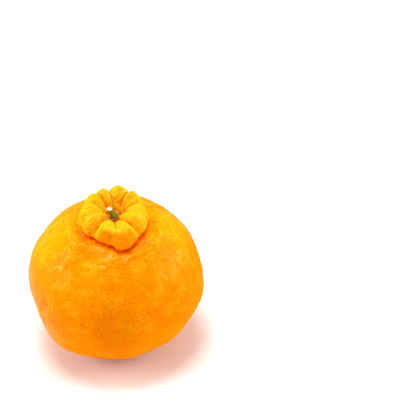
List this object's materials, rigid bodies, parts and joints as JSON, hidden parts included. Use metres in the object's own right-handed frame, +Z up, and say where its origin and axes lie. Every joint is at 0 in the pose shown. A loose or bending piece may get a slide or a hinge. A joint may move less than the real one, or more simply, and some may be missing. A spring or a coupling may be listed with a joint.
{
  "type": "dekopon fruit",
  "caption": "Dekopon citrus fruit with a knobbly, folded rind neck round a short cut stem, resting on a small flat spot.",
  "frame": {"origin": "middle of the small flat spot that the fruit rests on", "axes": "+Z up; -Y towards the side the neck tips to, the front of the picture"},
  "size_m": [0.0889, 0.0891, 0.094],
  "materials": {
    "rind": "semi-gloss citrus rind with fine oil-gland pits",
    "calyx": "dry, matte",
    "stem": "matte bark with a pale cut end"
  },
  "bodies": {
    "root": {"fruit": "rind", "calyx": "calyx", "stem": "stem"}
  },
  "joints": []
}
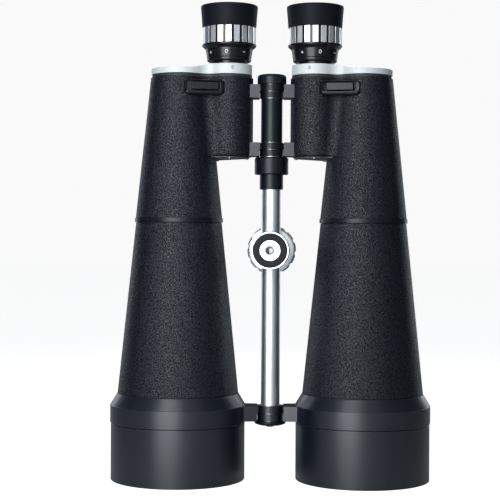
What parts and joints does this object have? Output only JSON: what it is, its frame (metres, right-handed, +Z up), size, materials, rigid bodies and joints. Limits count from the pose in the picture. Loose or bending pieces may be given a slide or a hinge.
* * * * *
Your goal -
Would you copy out each line exactly as written?

Correct answer -
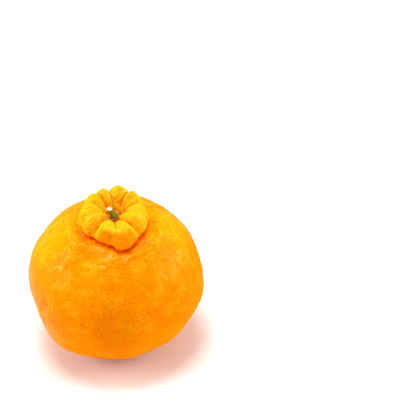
List this object's materials, rigid bodies, parts and joints as JSON, hidden parts included. Use metres in the object's own right-handed frame, +Z up, and say where its origin and axes lie. Every joint is at 0 in the pose shown. A loose or bending piece may get a slide or a hinge. A joint may move less than the real one, or more simply, and some may be missing. A spring or a coupling may be listed with a joint.
{
  "type": "dekopon fruit",
  "caption": "Dekopon citrus fruit with a knobbly, folded rind neck round a short cut stem, resting on a small flat spot.",
  "frame": {"origin": "middle of the small flat spot that the fruit rests on", "axes": "+Z up; -Y towards the side the neck tips to, the front of the picture"},
  "size_m": [0.0889, 0.0891, 0.094],
  "materials": {
    "rind": "semi-gloss citrus rind with fine oil-gland pits",
    "calyx": "dry, matte",
    "stem": "matte bark with a pale cut end"
  },
  "bodies": {
    "root": {"fruit": "rind", "calyx": "calyx", "stem": "stem"}
  },
  "joints": []
}
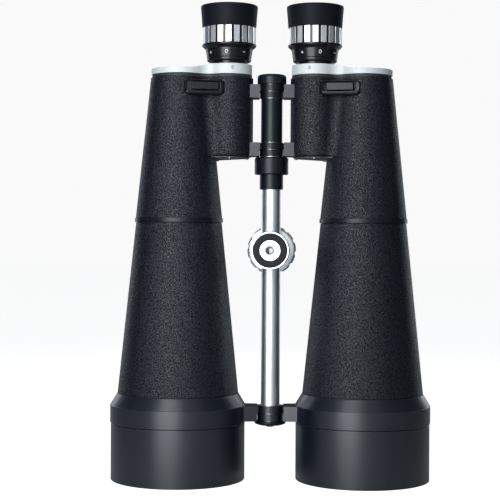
What parts and joints does this object have? Output only JSON: what it is, its frame (metres, right-handed, +Z up), size, materials, rigid bodies and joints. Limits count from the pose in the picture. Loose or bending pieces may be given a slide or a hinge.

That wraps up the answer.